# What to do:
Write out the material below again, unchanged.
-- Begin --
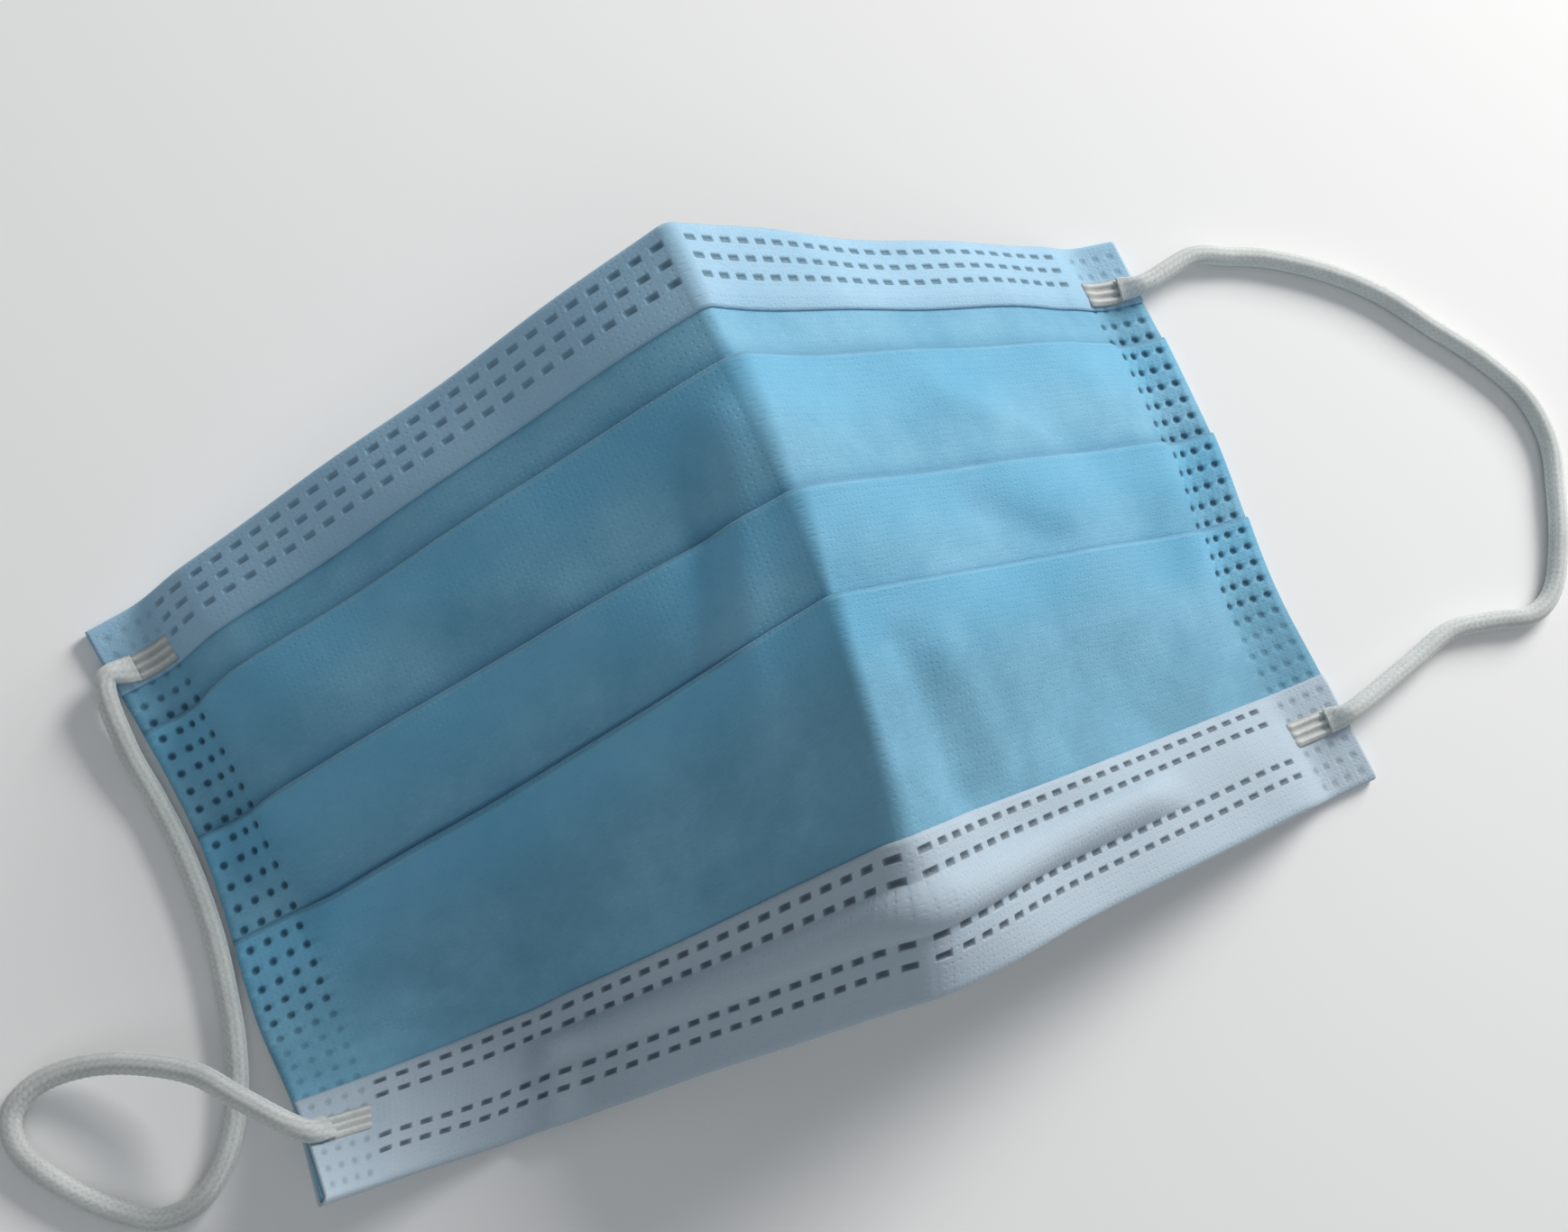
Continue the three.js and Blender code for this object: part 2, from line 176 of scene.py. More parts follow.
# soft folds left in the cloth: (u, w) of both ends, half width and height
SOFT_FOLDS = [
    ((85, 24), (75, 60), 3.2, 0.9),
    ((79, 28), (70, 56), 3.0, -0.8),
    ((62, 54), (67, 73), 2.2, 0.8),
    ((57, 56), (61, 72), 2.2, -0.6),
    ((97, 58), (101, 75), 2.6, -0.8),
    ((104, 60), (110, 74), 3.0, 0.6),
    ((40, 22), (58, 31), 3.0, 0.5),
    ((122, 24), (138, 31), 3.2, 0.5),
    ((118, 40), (132, 47), 3.0, -0.5),
]
# heights of the cloth's gentler waves, and the arcs round the curled nose corner
SLACK_WAVE = 0.6
CROSS_WAVE = 0.35
NOSE_EDGE_WAVE = 0.8
CORNER_ARCS = {"u": 12, "w": 92, "height": 0.75, "pitch": 1.9, "radius": 26, "spread": 8.0}


def soft_folds(us, w):
    """The lift of every soft fold at w, each a ridge or a valley along its own line."""
    lift = np.zeros_like(us)
    for (u0, w0), (u1, w1), width, height in SOFT_FOLDS:
        length_squared = (u1 - u0) ** 2 + (w1 - w0) ** 2
        t = np.clip(((us - u0) * (u1 - u0) + (w - w0) * (w1 - w0)) / length_squared, 0, 1)
        away = np.hypot(us - u0 - t * (u1 - u0), w - w0 - t * (w1 - w0))
        lift += height * np.exp(-((away / width) ** 2))
    return lift


def ripple(us, w):
    """Small lifts of the whole cloth: slack between the pleats, and soft wrinkles."""
    inside = smoothstep(np.minimum(us, WIDTH - us), 8, 22)
    slack = SLACK_WAVE * np.sin(us / 11.0 + 1.3 * math.sin(w / 9.0)) * math.sin(w / 13.0 + 0.6)
    slack += CROSS_WAVE * np.sin(us / 5.3 - w / 8.0 + 0.4)
    slack += NOSE_EDGE_WAVE * np.sin(us / 13.0 + 0.9) * float(smoothstep(w, 76, 92))
    reach = np.hypot(us - CORNER_ARCS["u"], (w - CORNER_ARCS["w"]) * 1.1)
    arcs = CORNER_ARCS["height"] * np.sin(reach / CORNER_ARCS["pitch"])
    arcs = arcs * np.exp(-((reach - CORNER_ARCS["radius"]) / CORNER_ARCS["spread"]) ** 2)
    return inside * slack + arcs * smoothstep(us, 6, 14) + soft_folds(us, w)


# half width of the crease's bend, over the pleats and what it gains towards the nose edge
TIGHT_BEND = 0.35
NOSE_BEND_GAIN = 2.6


def soft_underside(us, w):
    """The underside with its crease rounded: tight over the pleats, and opening into a soft bend
    at the stiffer nose edge."""
    bend = TIGHT_BEND + NOSE_BEND_GAIN * float(smoothstep(w, 64, 92))
    near = np.exp(-(((us - CREASE_U) / (4 * bend)) ** 4))[:, None]
    sharp = underside(us, w)
    spread = [underside(us + bend * step / 2, w) for step in (-3, -2, -1, 1, 2, 3)]
    rounded = (spread[0] + 2 * spread[1] + 3 * spread[2] + 4 * sharp
               + 3 * spread[3] + 2 * spread[4] + spread[5]) / 16
    return sharp * (1 - near) + rounded * near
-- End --
# Task answer:
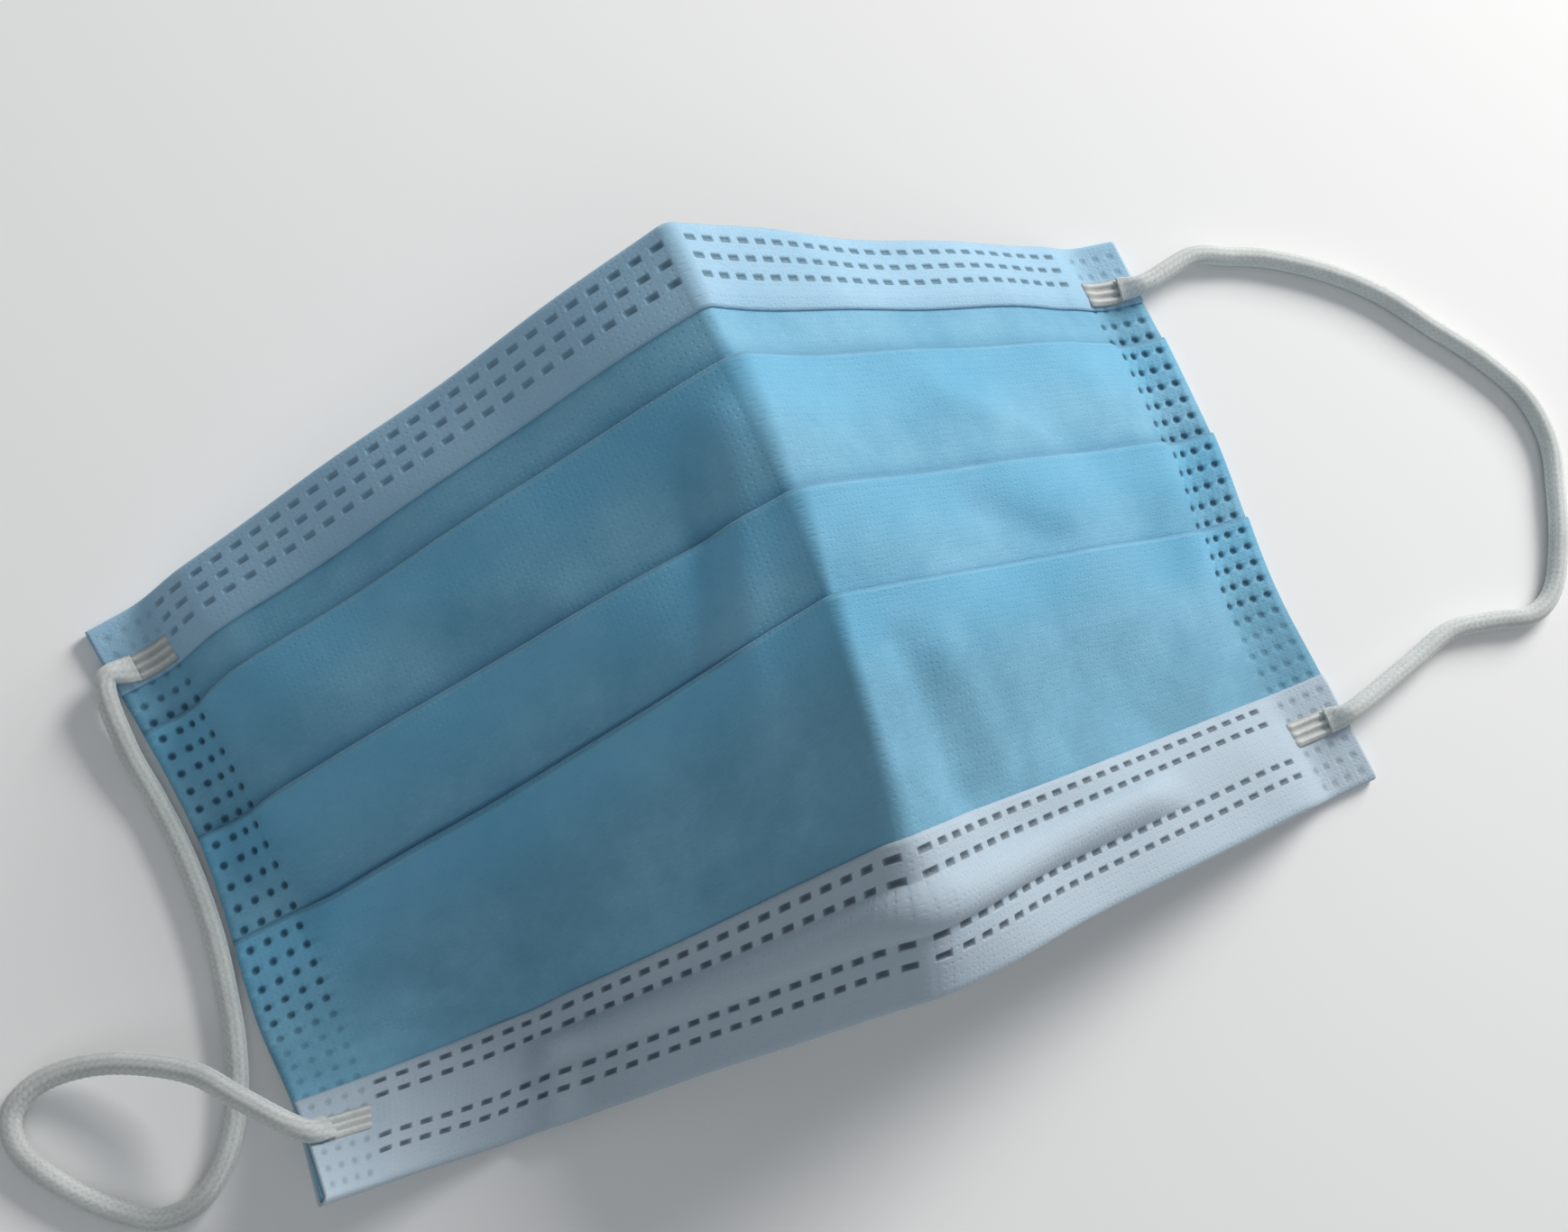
Continue the three.js and Blender code for this object: part 2, from line 176 of scene.py. More parts follow.
# soft folds left in the cloth: (u, w) of both ends, half width and height
SOFT_FOLDS = [
    ((85, 24), (75, 60), 3.2, 0.9),
    ((79, 28), (70, 56), 3.0, -0.8),
    ((62, 54), (67, 73), 2.2, 0.8),
    ((57, 56), (61, 72), 2.2, -0.6),
    ((97, 58), (101, 75), 2.6, -0.8),
    ((104, 60), (110, 74), 3.0, 0.6),
    ((40, 22), (58, 31), 3.0, 0.5),
    ((122, 24), (138, 31), 3.2, 0.5),
    ((118, 40), (132, 47), 3.0, -0.5),
]
# heights of the cloth's gentler waves, and the arcs round the curled nose corner
SLACK_WAVE = 0.6
CROSS_WAVE = 0.35
NOSE_EDGE_WAVE = 0.8
CORNER_ARCS = {"u": 12, "w": 92, "height": 0.75, "pitch": 1.9, "radius": 26, "spread": 8.0}


def soft_folds(us, w):
    """The lift of every soft fold at w, each a ridge or a valley along its own line."""
    lift = np.zeros_like(us)
    for (u0, w0), (u1, w1), width, height in SOFT_FOLDS:
        length_squared = (u1 - u0) ** 2 + (w1 - w0) ** 2
        t = np.clip(((us - u0) * (u1 - u0) + (w - w0) * (w1 - w0)) / length_squared, 0, 1)
        away = np.hypot(us - u0 - t * (u1 - u0), w - w0 - t * (w1 - w0))
        lift += height * np.exp(-((away / width) ** 2))
    return lift


def ripple(us, w):
    """Small lifts of the whole cloth: slack between the pleats, and soft wrinkles."""
    inside = smoothstep(np.minimum(us, WIDTH - us), 8, 22)
    slack = SLACK_WAVE * np.sin(us / 11.0 + 1.3 * math.sin(w / 9.0)) * math.sin(w / 13.0 + 0.6)
    slack += CROSS_WAVE * np.sin(us / 5.3 - w / 8.0 + 0.4)
    slack += NOSE_EDGE_WAVE * np.sin(us / 13.0 + 0.9) * float(smoothstep(w, 76, 92))
    reach = np.hypot(us - CORNER_ARCS["u"], (w - CORNER_ARCS["w"]) * 1.1)
    arcs = CORNER_ARCS["height"] * np.sin(reach / CORNER_ARCS["pitch"])
    arcs = arcs * np.exp(-((reach - CORNER_ARCS["radius"]) / CORNER_ARCS["spread"]) ** 2)
    return inside * slack + arcs * smoothstep(us, 6, 14) + soft_folds(us, w)


# half width of the crease's bend, over the pleats and what it gains towards the nose edge
TIGHT_BEND = 0.35
NOSE_BEND_GAIN = 2.6


def soft_underside(us, w):
    """The underside with its crease rounded: tight over the pleats, and opening into a soft bend
    at the stiffer nose edge."""
    bend = TIGHT_BEND + NOSE_BEND_GAIN * float(smoothstep(w, 64, 92))
    near = np.exp(-(((us - CREASE_U) / (4 * bend)) ** 4))[:, None]
    sharp = underside(us, w)
    spread = [underside(us + bend * step / 2, w) for step in (-3, -2, -1, 1, 2, 3)]
    rounded = (spread[0] + 2 * spread[1] + 3 * spread[2] + 4 * sharp
               + 3 * spread[3] + 2 * spread[4] + spread[5]) / 16
    return sharp * (1 - near) + rounded * near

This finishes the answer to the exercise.